Gelman et al. (2007) find an interesting paradox in which rich people are more likely to vote for Republican presidential candidates, but rich US states are more likely to vote for Democrats. In this problem set, we will see if this paradox still holds true in the year 2020.

Load the raw CES 2020 dataset and tidy the family income, 2020 presidential vote choice, and state of residence variables as necessary.
Were rich people more likely to vote Republican in 2020? Compute the percent of respondents at each family income level that reported voting for Joe Biden, and plot the relationship.
Use the tidycensus package to get a dataset with 5-year estimates of median income from the 2020 American Community Survey.
Join the individual-level survey data with the median income variable by state.
Were rich states more likely to vote Democratic in 2020? Create a state-level dataset with each state’s median income and the percent of CES respondents in that state that reported voting for Joe Biden. Plot the relationship and fit a linear model, reporting the estimated slope.
Bonus. Another finding from the Gelman et al. (2007) paper is that the relationship between individual-level income and vote choice is strongest in poor states and weakest in rich states. Let’s see if that result still holds up in 2020. Create a variable that splits the dataset into three groups: poor states (poorest third of the US states), middle-income states (middle third), and rich states (richest third of the US states).

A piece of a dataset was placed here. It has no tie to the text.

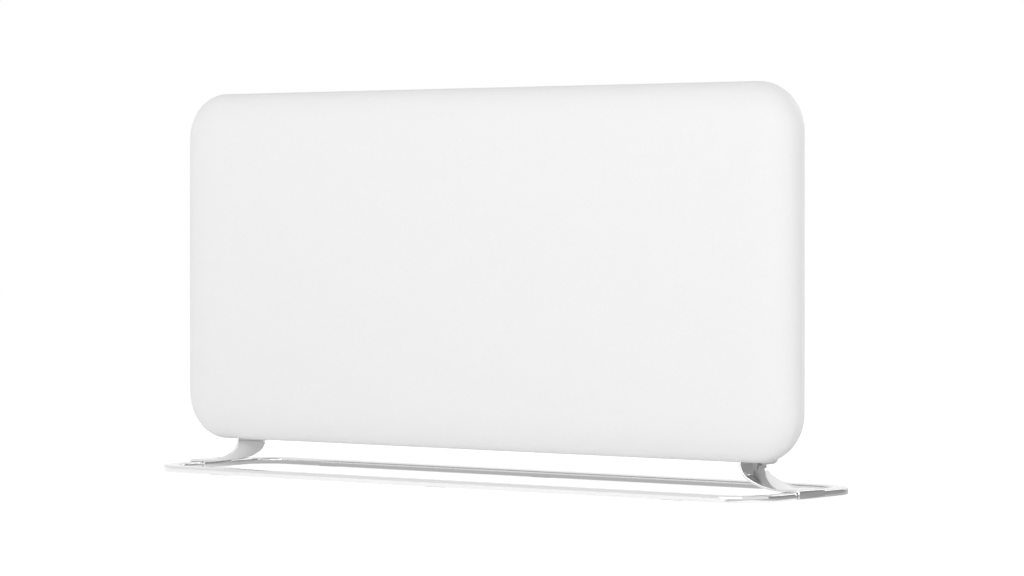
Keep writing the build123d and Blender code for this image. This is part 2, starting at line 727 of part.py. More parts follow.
with BuildPart() as element_insulators:
    for side in (-1, 1):
        end_x = duct_middle_x + side * element_length / 2
        with BuildSketch(Plane(origin=(end_x, element_y, element_z), x_dir=(0, 1, 0), z_dir=(side, 0, 0))):
            Rectangle(insulator_side, insulator_side)
            Circle(rod_radius, mode=Mode.SUBTRACT)
        extrude(amount=insulator_length)
element_insulators.part.label = "element_insulators"
export_step(element_insulators.part, "parts/element_insulators.step")

bracket_middle_y = (bracket_front_y + casing_inner_y) / 2

with BuildPart() as element_brackets:
    for side in (-1, 1):
        plate_x = duct_middle_x + side * (element_length / 2 + insulator_collar)
        with BuildSketch(Plane(origin=(plate_x, bracket_middle_y, element_z), x_dir=(0, 1, 0),
                               z_dir=(side, 0, 0))):
            Rectangle(casing_inner_y - bracket_front_y, bracket_height)
        extrude(amount=bracket_plate)
        with BuildSketch(Plane(origin=(plate_x, casing_inner_y, element_z), x_dir=(1, 0, 0),
                               z_dir=(0, -1, 0))):
            with Locations((side * bracket_foot / 2, 0)):
                Rectangle(bracket_foot, bracket_height)
        extrude(amount=bracket_plate)
        with BuildSketch(Plane(origin=(plate_x, element_y, element_z), x_dir=(0, 1, 0), z_dir=(side, 0, 0))):
            Rectangle(insulator_side, insulator_side)
        extrude(amount=bracket_plate, mode=Mode.SUBTRACT)
element_brackets.part.label = "element_brackets"
export_step(element_brackets.part, "parts/element_brackets.step")

# ---------------------------------------------------------------- electrical side
with BuildPart() as cable_gland:
    with BuildSketch(Plane.XY.offset(casing_bottom)):
        with Locations((gland_x, gland_y)):
            Rectangle(gland_side + 2 * gland_lip, gland_side + 2 * gland_lip)
    extrude(amount=-gland_collar_height)
    with BuildSketch(Plane.XY.offset(casing_bottom)):
        with Locations((gland_x, gland_y)):
            Rectangle(gland_side, gland_side)
    extrude(amount=gland_neck)
    with BuildSketch(Plane.XY.offset(casing_bottom - gland_collar_height)):
        with Locations((gland_x, gland_y)):
            Circle(gland_bore)
    extrude(amount=gland_collar_height + gland_neck, mode=Mode.SUBTRACT)
cable_gland.part.label = "cable_gland"
export_step(cable_gland.part, "parts/cable_gland.step")

terminal_z = casing_bottom + terminal_rise
terminal_length, terminal_depth, terminal_height = terminal_size

with BuildPart() as terminal_block:
    with BuildSketch(Plane(origin=(gland_x, casing_inner_y, terminal_z), x_dir=(1, 0, 0), z_dir=(0, -1, 0))):
        Rectangle(terminal_length, terminal_height)
    extrude(amount=terminal_depth)
    with BuildSketch(Plane(origin=(gland_x, casing_inner_y - terminal_depth, terminal_z), x_dir=(1, 0, 0),
                           z_dir=(0, -1, 0))):
        with GridLocations(terminal_length / 3, 0, 3, 1):
            Rectangle(terminal_height / 3, terminal_height / 2)
    extrude(amount=-terminal_depth * 0.6, mode=Mode.SUBTRACT)
terminal_block.part.label = "terminal_block"
export_step(terminal_block.part, "parts/terminal_block.step")

with BuildPart() as thermal_cutout:
    with BuildSketch(Plane(origin=(duct_right_x, element_y, casing_bottom + cutout_rise), x_dir=(0, 1, 0),
                           z_dir=(1, 0, 0))):
        Rectangle(3 * cutout_radius, cutout_radius)
    extrude(amount=bracket_plate)
    with BuildSketch(Plane(origin=(duct_right_x, element_y, casing_bottom + cutout_rise), x_dir=(0, 1, 0),
                           z_dir=(1, 0, 0))):
        Circle(cutout_radius)
    extrude(amount=cutout_height)
thermal_cutout.part.label = "thermal_cutout"
export_step(thermal_cutout.part, "parts/thermal_cutout.step")

# The tip-over switch: a weight on an arm that swings between two cheeks.
tilt_z = casing_bottom + tilt_rise
cheek_front_y = tilt_pivot_y - tilt_hub_radius - 4.0
hub_width = tilt_width - 2 * tilt_cheek - 2 * tilt_gap
tilt_plane = Plane(origin=(tilt_x, tilt_pivot_y, tilt_z), x_dir=(0, 1, 0), z_dir=(1, 0, 0))

with BuildPart() as tilt_switch_housing:
    with BuildSketch(Plane(origin=(tilt_x, casing_inner_y, tilt_z - tilt_arm / 2), x_dir=(1, 0, 0),
                           z_dir=(0, -1, 0))):
        Rectangle(tilt_width, tilt_height)
    extrude(amount=tilt_base)
    with BuildSketch(Plane(origin=(tilt_x, casing_inner_y, tilt_z), x_dir=(1, 0, 0), z_dir=(0, -1, 0))):
        for cheek_side in (1, -1):
            with Locations((cheek_side * (tilt_width - tilt_cheek) / 2, 0)):
                Rectangle(tilt_cheek, 3 * tilt_hub_radius)
    extrude(amount=casing_inner_y - cheek_front_y)
    with BuildSketch(tilt_plane):
        Circle(tilt_pin_radius + running_gap)
    extrude(amount=tilt_width / 2, both=True, mode=Mode.SUBTRACT)
tilt_switch_housing.part.label = "tilt_switch_housing"
export_step(tilt_switch_housing.part, "parts/tilt_switch_housing.step")

with BuildPart() as tilt_switch_pendulum:
    with BuildSketch(tilt_plane):
        Rectangle(2 * tilt_hub_radius, 2 * tilt_hub_radius)
        with Locations((0, -tilt_arm / 2)):
            Rectangle(tilt_hub_radius, tilt_arm)
        with Locations((0, -tilt_arm)):
            Rectangle(2 * tilt_weight_radius, 2 * tilt_weight_radius)
    extrude(amount=hub_width / 2, both=True)
    with BuildSketch(tilt_plane):
        Circle(tilt_pin_radius)
    extrude(amount=tilt_width / 2 - tilt_gap / 2, both=True)
tilt_switch_pendulum.part.label = "tilt_switch_pendulum"
export_step(tilt_switch_pendulum.part, "parts/tilt_switch_pendulum.step")
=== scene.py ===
import json
from math import atan2, cos, pi, radians, sin

import bmesh
import bpy
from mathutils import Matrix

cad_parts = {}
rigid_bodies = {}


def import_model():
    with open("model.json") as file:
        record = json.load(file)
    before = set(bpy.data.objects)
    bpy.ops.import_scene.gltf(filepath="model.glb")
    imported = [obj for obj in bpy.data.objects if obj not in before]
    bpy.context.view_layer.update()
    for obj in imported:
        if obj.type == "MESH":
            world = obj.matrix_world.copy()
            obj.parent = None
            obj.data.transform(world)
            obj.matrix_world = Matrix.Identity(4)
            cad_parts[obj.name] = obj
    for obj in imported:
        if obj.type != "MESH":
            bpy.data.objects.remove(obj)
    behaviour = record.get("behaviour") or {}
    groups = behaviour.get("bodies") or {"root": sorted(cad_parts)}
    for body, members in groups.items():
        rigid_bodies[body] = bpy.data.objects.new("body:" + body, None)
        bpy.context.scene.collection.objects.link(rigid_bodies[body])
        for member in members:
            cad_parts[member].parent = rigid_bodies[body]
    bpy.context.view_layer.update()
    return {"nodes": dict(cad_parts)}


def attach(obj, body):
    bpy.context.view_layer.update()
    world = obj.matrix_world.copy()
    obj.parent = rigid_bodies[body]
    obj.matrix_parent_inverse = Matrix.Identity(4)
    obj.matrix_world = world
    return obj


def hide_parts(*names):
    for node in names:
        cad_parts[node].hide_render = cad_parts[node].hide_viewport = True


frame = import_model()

mm = 0.001

# ---------------------------------------------------------------- front shell
# The front is one steel sheet pressed to a soft pillow: round corners, an edge that rolls back to
# the widest line and then inwards to a flange, to which the casing is screwed. Powder coated white.
panel_half_width = 446.0
panel_bottom = 38.5
panel_top = 460.0
rim_back = -5.0
back_roll = 18.0
roll_steps = 12
edge_depth = 22.5
edge_inset = 56.0
edge_roundness = 0.554
corner_radius = 56.5
shell_flange = 32.0
shell_sheet = 0.9
slit_low = (365.8, -29.8)
slit_high = (370.2, 22.8)
slit_top = 65.3
slit_overcut = 5.0


def linear(sheet_colour):
    """A screen colour written as six hex digits, as the renderer's linear colour."""
    shades = [int(sheet_colour[start:start + 2], 16) / 255 for start in (0, 2, 4)]
    evened = [shade / 12.92 if shade <= 0.04045 else ((shade + 0.055) / 1.055) ** 2.4
              for shade in shades]
    return evened + [1.0]


def add_node(tree, kind, values=None, links=None, **settings):
    """One node of a material, with its settings, its values and its links from other nodes."""
    node = tree.nodes.new(kind)
    for name, setting in settings.items():
        setattr(node, name, setting)
    for socket, value in (values or {}).items():
        node.inputs[socket].default_value = value
    for socket, (source, output) in (links or {}).items():
        tree.links.new(source.outputs[output], node.inputs[socket])
    return node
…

Then repeat the individual-level analysis in problem 2, faceting by this new income-group variable.

Additional Resources

For a primer on fuzzy record linkage (merging datasets when the key variables do not contain exact matches), might I suggest this paper and R package?

References

Gelman, Andrew, Boris Shor, Joseph Bafumi, and David Park. 2007. “Rich State, Poor State, Red State, Blue State: What’s the Matter with Connecticut?” Quarterly Journal of Political Science 2 (June 2006): 345–67. https://doi.org/10.1561/100.00006026.